My name is Ms. Davis and I'm gonna help you as you work your way through this lesson.
Feel free to pause the video and work through things at your own pace.
Lots of exciting things to look at.
So let's get started.
Welcome to today's lesson.
Our lesson title is Many Equations with One Solution.
Today's lesson outcome, "I can understand that a family of linear equations can all have the same solution." Keyword that we're gonna use a lot today is solutions.
The solutions to an equality are the values which when substituted maintain the equality between the expressions.
We're gonna start by looking at maintaining equality while manipulating equations.
"If we know two expressions are equal, we can form an equation.
If we perform the same operation to both expressions, they remain equal to each other." Let's look at an example.
We've got 8 + 4 = 12.
If I add 1 to the expression on the left-hand side, it no longer equals 12.
8 + 4 + 1, which is now 13.
What would you need to do to the right-hand side to maintain equality? Well done.
We need to add 1 to 12 as well.
These expressions have now both changed, but they are now equal to each other.
8 + 4 + 1 = 12 + 1.
What would I need to do to maintain equality this time? I've added -10 to the left-hand side, I'll need to add -10 to the right-hand side.
If you want to write the right-hand side as a single term, 12 add -10 is 2.
We can check that we have maintained equality by seeing if both sides of the equation are still equal.
8 + 4 - 10 is the same as 12 - 10, which gives us 2.
So I've got 2 = 2.
So we have maintained equality.
The left and the right-hand side's still balance.
What will happen if I double the expression on the right-hand side? Well now I've got 12 x 2, which we could write as 24, if we wish.
What would we need to do to maintain equality? Think carefully about this one.
We need to multiply the whole of the left-hand side by 2.
I've got 8 + 4.
I need to multiply all of that by 2.
Notice that brackets are necessary to ensure that the whole expression is multiplied by 2.
And the convention is to write the multiplier at the front of the bracket.
Laura says, "To check, we could calculate 8 + 4 then multiply that by 2." Alex says, "We should do 2 x 8 and 2 x 4 and add them together." Do you agree with either statement? Let's check it out.
8 + 4 multiplied 2 = 24.
12 x 2 = 24.
24 = 24.
So we have maintained equality.
We've shown that with Laura's method.
Let's look at Alex's method.
If we do 2 multiplied 8 and 2 multiplied 4 and add them together, we get 16 + 8.
Just 24 = 24.
So again, we have shown that we have maintained equality.
Both methods will work.
Alex uses the distributive property to expand the bracket and Laura evaluates according to the priority of operations.

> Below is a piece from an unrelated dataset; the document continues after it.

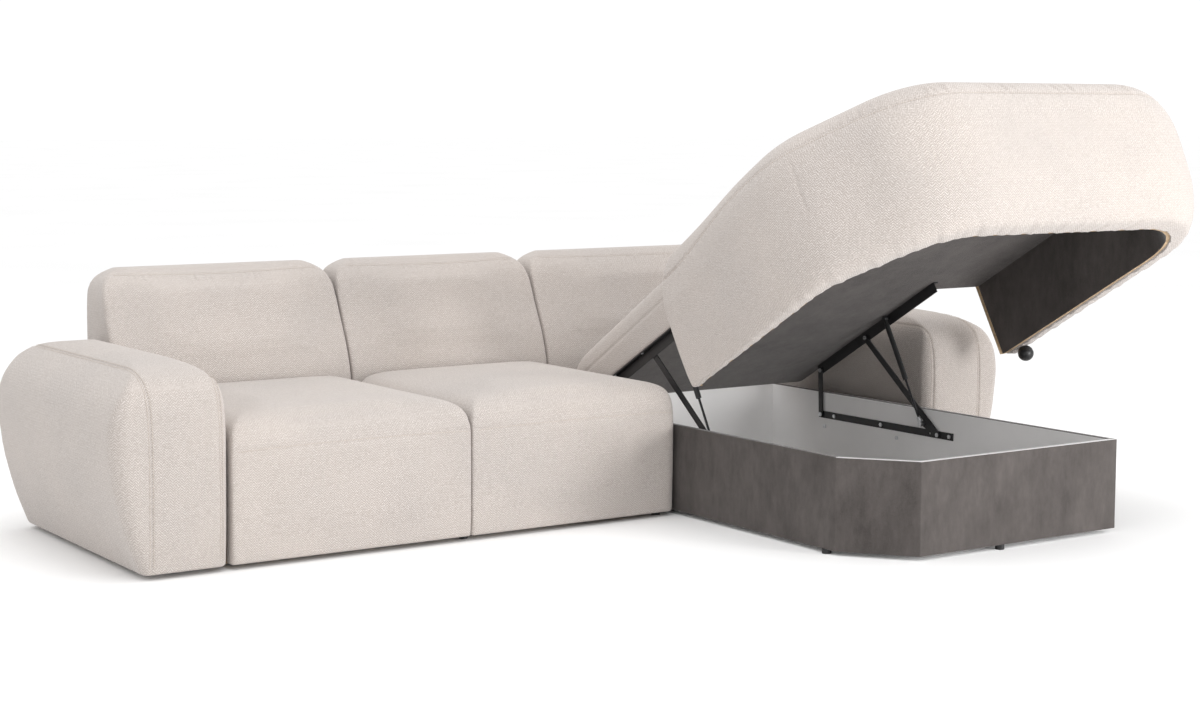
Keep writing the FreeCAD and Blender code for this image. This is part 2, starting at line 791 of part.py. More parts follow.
def build():
    parts = {}
    arm_left, arm_frame_left, arm_right, arm_frame_right = arm_pair()
    seat_left = seat_upholstery(x_seat, x_middle, seat_corner, seat_corner, -1)
    seat_right = seat_upholstery(x_middle, x_seat_end, seat_corner, seat_end_corner, seat_end_pad)
    front_rail, rear_rail, cross_rails, seat_straps = seat_frame()

    left_end, right_end = x_seat, x_arm_right - arm_puff_in - seam_gap
    chaise_left = x_box + velour
    posts = (left_end, x_middle - board / 2, x_seat_end - board)
    chaise_posts = (chaise_left, right_end - board)
    uprights, top, shelf, panel = back_frame(left_end, x_seat_end, posts)
    chaise_uprights, chaise_top, chaise_shelf, chaise_panel = back_frame(
        chaise_left, right_end, chaise_posts)
    back_split = x_seat_end + module_gap / 2
    back_left = back_upholstery(x_seat - back_overhang, x_middle, x_seat, x_middle + 1,
                                notch_left=True)
    back_middle = back_upholstery(x_middle, back_split, x_middle - 1, back_split + 1)
    back_right = back_upholstery(back_split, right_end + back_overhang, back_split - 1, right_end,
                                 notch_right=True)
    straps = back_straps([(left_end, x_seat_end), (chaise_left, right_end)])

    walls = box_walls()
    cover = box_cover()
    inner = box_corners(velour + box_wall)
    floor_panel = plain_prism(inner, box_floor_z, box_floor_z + box_floor_thickness)

    # Bolts: rails to walls, seats to arms, back of the seats to the back of the chaise
    box_bolts = [wall_bolt(y, pivot_z, x_rail) for y in rail_bolt_spots]
    box_bolts += [wall_bolt(y, z, x_wall_face) for y, z in wall_bolt_spots]
    box_bolts += [mirrored(bolt, x_box_mid) for bolt in box_bolts]
    for i in (0, 3):
        walls[i] = walls[i].cut(group(box_bolts))

    arm_bolts = bolts_through(seat_bolt_spots, arm_width - arm_board_inset - thin_board, x_seat + board)
    arm_left = arm_left.cut(group(arm_bolts))
    arm_frame_left = arm_frame_left.cut(group(arm_bolts))
    cross_rails = cross_rails.cut(group(arm_bolts))
    right_spots = [(back_bolt_y, z) for z in back_bolt_heights]
    right_bolts = bolts_through(right_spots, right_end - board,
                                x_arm_right + arm_board_inset + thin_board)
    arm_right = arm_right.cut(group(right_bolts))
    arm_frame_right = arm_frame_right.cut(group(right_bolts))
    chaise_uprights = chaise_uprights.cut(group(right_bolts))
    module_bolts = bolts_through(right_spots, x_seat_end - board, chaise_left + board)
    uprights = uprights.cut(group(module_bolts))
    chaise_uprights = chaise_uprights.cut(group(module_bolts))
    frame_bolts = arm_bolts + right_bolts + module_bolts

    # Glides
    sofa_spots = []
    for y in (glide_inset, arm_depth - glide_inset):
        sofa_spots += [(arm_width / 2, y), (x_arm_right + arm_width / 2, y)]
    for x in (x_middle, x_seat_end - seat_end_pad - board / 2):
        sofa_spots.append((x, seat_front_pad + board / 2))
    for x in (x_middle, x_seat_end - board / 2):
        sofa_spots.append((x, back_frame_y))
    sofa_spots.append((right_end - board / 2, back_frame_y))
    box_spots = [(x_box_mid, box_front_y + velour + box_wall / 2)]
    for x in (x_box + velour + box_wall / 2, x_wall_face + box_wall / 2):
        box_spots += [(x, box_rear_y - box_glide_rear), (x, box_front_y + box_glide_front)]
    sofa_glides = [Part.makeCylinder(glide_radius, floor, V(x, y, 0)) for x, y in sofa_spots]
    box_glides = [Part.makeCylinder(glide_radius, floor, V(x, y, 0)) for x, y in box_spots]

    parts["left_arm_upholstery"] = arm_left
    parts["left_arm_frame"] = arm_frame_left
    parts["right_arm_upholstery"] = arm_right
    parts["right_arm_frame"] = arm_frame_right
    parts["left_seat_upholstery"] = seat_left
    parts["right_seat_upholstery"] = seat_right
    parts["seat_front_rail"] = front_rail
    parts["seat_rear_rail"] = rear_rail
    parts["seat_cross_rails"] = cross_rails
    parts["seat_webbing"] = seat_straps
    parts["left_back_upholstery"] = back_left
    parts["middle_back_upholstery"] = back_middle
    parts["right_back_upholstery"] = back_right
    parts["back_uprights"] = uprights
    parts["back_top_rail"] = top
    parts["back_shelf"] = shelf
    parts["back_rear_panel"] = panel
    parts["chaise_back_uprights"] = chaise_uprights
    parts["chaise_back_top_rail"] = chaise_top
    parts["chaise_back_shelf"] = chaise_shelf
    parts["chaise_rear_panel"] = chaise_panel
    parts["back_webbing"] = straps
    parts["frame_bolts"] = group(frame_bolts)
    parts["sofa_glides"] = group(sofa_glides)
    for name, wall in zip(("left", "corner", "front", "right", "rear"), walls):
        parts["box_wall_" + name] = wall
    parts["box_floor"] = floor_panel
    parts["box_cover"] = cover
    parts["box_glides"] = group(box_glides)
    parts["box_bolts"] = group(box_bolts)

    rear_bar, rear_pins = rear_link()
    front_bar, front_pins = front_link()
    tube, piston_rod, socket, top_stud = strut()
    right_side = {
        "lower_rail": lower_rail(),
        "top_rail": opened(top_rail()).fuse(top_stud).removeSplitter(),
        "rear_link": rear_bar,
        "rear_link_pins": rear_pins,
        "front_link": front_bar,
        "front_link_pins": front_pins,
        "strut_tube": tube,
        "strut_rod": piston_rod,
        "strut_socket": socket,
    }
    for name, shape in right_side.items():
        parts["right_" + name] = shape
        parts["left_" + name] = mirrored(shape, x_box_mid)

    names = ("lid_upholstery", "lid_board", "lid_lining", "lid_skirt_left", "lid_skirt_front",
             "lid_skirt_right", "lid_battens", "top_rail_screws")
    shut = dict(zip(names, lid_pieces()))
    shut["lid_foot"] = lid_foot()
    shut["lid_upholstery"] = shut["lid_upholstery"].cut(shut["lid_foot"])
    screws = shut["top_rail_screws"]
    for name in ("lid_lining", "lid_battens"):
        shut[name] = shut[name].cut(screws)
    for name, shape in shut.items():
        parts[name] = opened(shape)
    for side in ("left", "right"):
        parts[side + "_top_rail"] = parts[side + "_top_rail"].cut(parts["top_rail_screws"])
    return parts


def footprint_middle(parts):
    """X and Y of the middle of everything, from meshes, so that curved faces count truly."""
    low_x = low_y = math.inf
    high_x = high_y = -math.inf
    for shape in parts.values():
        points = shape.tessellate(0.5)[0]
        low_x = min(low_x, min(p.x for p in points))
        high_x = max(high_x, max(p.x for p in points))
        low_y = min(low_y, min(p.y for p in points))
        high_y = max(high_y, max(p.y for p in points))
    return (low_x + high_x) / 2, (low_y + high_y) / 2


parts = build()
middle_x, middle_y = footprint_middle(parts)
os.makedirs("parts", exist_ok=True)
for node, shape in parts.items():
    shape.translate(V(-middle_x, -middle_y, 0))
    shape.exportStep("parts/" + node + ".step")
print(len(parts), "nodes; middle at", round(middle_x, 2), round(middle_y, 2))
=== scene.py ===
import bmesh
import bpy
import json
import math
import numpy as np
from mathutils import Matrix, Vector
from mathutils.bvhtree import BVHTree
from mathutils.kdtree import KDTree


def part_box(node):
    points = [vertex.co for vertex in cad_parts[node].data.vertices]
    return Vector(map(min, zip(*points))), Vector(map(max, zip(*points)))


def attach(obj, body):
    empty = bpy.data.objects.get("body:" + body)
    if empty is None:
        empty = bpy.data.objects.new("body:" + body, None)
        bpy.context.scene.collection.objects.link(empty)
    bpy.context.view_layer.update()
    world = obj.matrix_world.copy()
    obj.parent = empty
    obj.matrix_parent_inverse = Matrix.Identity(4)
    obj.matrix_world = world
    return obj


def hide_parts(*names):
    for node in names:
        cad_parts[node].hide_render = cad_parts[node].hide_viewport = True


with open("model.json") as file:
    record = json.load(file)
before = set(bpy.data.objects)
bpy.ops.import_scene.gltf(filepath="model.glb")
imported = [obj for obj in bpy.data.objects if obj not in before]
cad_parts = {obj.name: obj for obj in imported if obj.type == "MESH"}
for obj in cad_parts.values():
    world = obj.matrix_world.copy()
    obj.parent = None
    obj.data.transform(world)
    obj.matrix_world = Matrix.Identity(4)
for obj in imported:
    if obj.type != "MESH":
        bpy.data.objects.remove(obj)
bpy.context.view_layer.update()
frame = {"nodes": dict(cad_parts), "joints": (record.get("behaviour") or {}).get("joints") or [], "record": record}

# Corner sofa with a lifting chaise seat over a storage box. Metres; Z up; the sofa faces -Y.
# Lengths are measured from the left arm's front foot corner, whose place comes from the frame.
# The lid's pieces are shaped as if it lay shut and are then carried to the open pose.

scene = bpy.context.scene
nodes = frame["nodes"]

# Sizes in the sofa's own lengths
box_left = 1.832
arm_frame_front = 0.040
arm_width = 0.248
arm_depth = 0.990
arm_height = 0.604
right_arm_reach = 0.050
arm_puff = 0.090
arm_inner_puff = 0.017
floor_gap = 0.015
arm_seams = (0.024, 0.235)
seat_height = 0.443
back_height = 0.812
back_foot_y = 0.775
back_rear_y = 1.060
back_foot_z = 0.300
seam_gap = 0.003
cushion_pressure = 3.5
cloth = 0.002
cloth_voxel = 0.014
cloth_frames = 20
stitch_offset = 0.0055

corner_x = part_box("box_cover")[0].x - box_left
corner_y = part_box("left_arm_frame")[0].y - arm_frame_front


def place(points):
    """Points in the sofa's own lengths, carried to the frame."""
    points = np.array(points, float)
    points[:, 0] += corner_x
    points[:, 1] += corner_y
    return points


def joint(name):
    return next(j for j in frame["joints"] if j["name"] == name)


# Meshes

def mesh_object(name, points, faces, smooth=True):
    mesh = bpy.data.meshes.new(name)
    mesh.from_pydata([tuple(p) for p in points], [], [tuple(f) for f in faces])
    mesh.update()
    if smooth:
        mesh.shade_smooth()
    made = bpy.data.objects.new(name, mesh)
    scene.collection.objects.link(made)
    return made


def coordinates(obj):
    co = np.empty(len(obj.data.vertices) * 3, np.float32)
    obj.data.vertices.foreach_get("co", co)
    return co.reshape(-1, 3).astype(float)


def vertex_normals(obj):
    out = np.empty(len(obj.data.vertices) * 3, np.float32)
    obj.data.vertices.foreach_get("normal", out)
    return out.reshape(-1, 3).astype(float)


def set_coordinates(obj, points):
    obj.data.vertices.foreach_set("co", np.asarray(points, np.float32).ravel())
    obj.data.update()


def apply_modifiers(obj):
    graph = bpy.context.evaluated_depsgraph_get()
    mesh = bpy.data.meshes.new_from_object(obj.evaluated_get(graph))
    obj.modifiers.clear()
    old = obj.data
    obj.data = mesh
    bpy.data.meshes.remove(old)
    mesh.shade_smooth()
    return obj


def remeshed(obj, voxel):
    change = obj.modifiers.new("remesh", "REMESH")
    change.mode = "VOXEL"
    change.voxel_size = voxel
    return apply_modifiers(obj)


def subdivided(obj, levels=1):
    change = obj.modifiers.new("subdivide", "SUBSURF")
    change.levels = levels
    change.render_levels = levels
    return apply_modifiers(obj)


def smoothed(obj, rounds, keep=None):
    """Evens out the surface; keep gives each vertex its share of the change."""
    mesh = obj.data
    edges = np.empty(len(mesh.edges) * 2, np.int32)
    mesh.edges.foreach_get("vertices", edges)
    a, b = edges.reshape(-1, 2).T
    points = coordinates(obj)
    count = np.bincount(a, minlength=len(points)) + np.bincount(b, minlength=len(points))
    share = np.full((len(points), 1), 1.0) if keep is None else keep.reshape(-1, 1)
    for step in range(rounds):
        pull = 0.5 if step % 2 == 0 else -0.51
        total = np.zeros_like(points)
        for axis in range(3):
            total[:, axis] = (np.bincount(a, points[b, axis], len(points))
                              + np.bincount(b, points[a, axis], len(points)))
        points = points + pull * share * (total / count[:, None] - points)
    set_coordinates(obj, points)
    return obj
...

I'd like you to have a look at this question.
What mistake has been made? How could you then show that equality has not been maintained? What do you think? Okay, the mistake has been made when dividing the left-hand side by 4.
The whole expression should be divided by 4, not just the 4.
With priority of operations, if you just write divide by 4 at the end, that means you're only dividing the four by four.
You need to divide the whole thing by four.
We could check it by saying the left-hand side evaluates to 8 + 1, which is 9, the right-hand side evaluates to 3.
So we can't have maintained equality 'cause the left and the right are not the same anymore.
Let's look at what this should look like.
We can use brackets or even better, we can use fractional notation 'cause that means the whole of the numerator divided by 4.
We can do the same thing with equations that have variable terms. This is an equation where the solution is clearly when x is 5, x = 5.
We can create an equivalent equation by adding the same value to both sides.
If I add 3, I can write that as x + 3 = 5 + 3.
I could also write that as x + 3 = 8, if I wish.
I can add a negative value.
So this equation could become x add -7 = 5 add -7.
I've maintained equality because I've added the same value to both sides.
I can add a variable.
So I can add x.
So x add x = 5 add x.
I could also write that as 2x = x + 5 by collecting like terms. We can also create equivalent equations by multiplying both sides by the same value.
So if I multiply by 3, this would look like 3x = 15.
If I multiply by -4, this would be -4x = -20.
I could multiply by a fraction.
If I multiply by 1/3, I would get 1/3x = 5/3.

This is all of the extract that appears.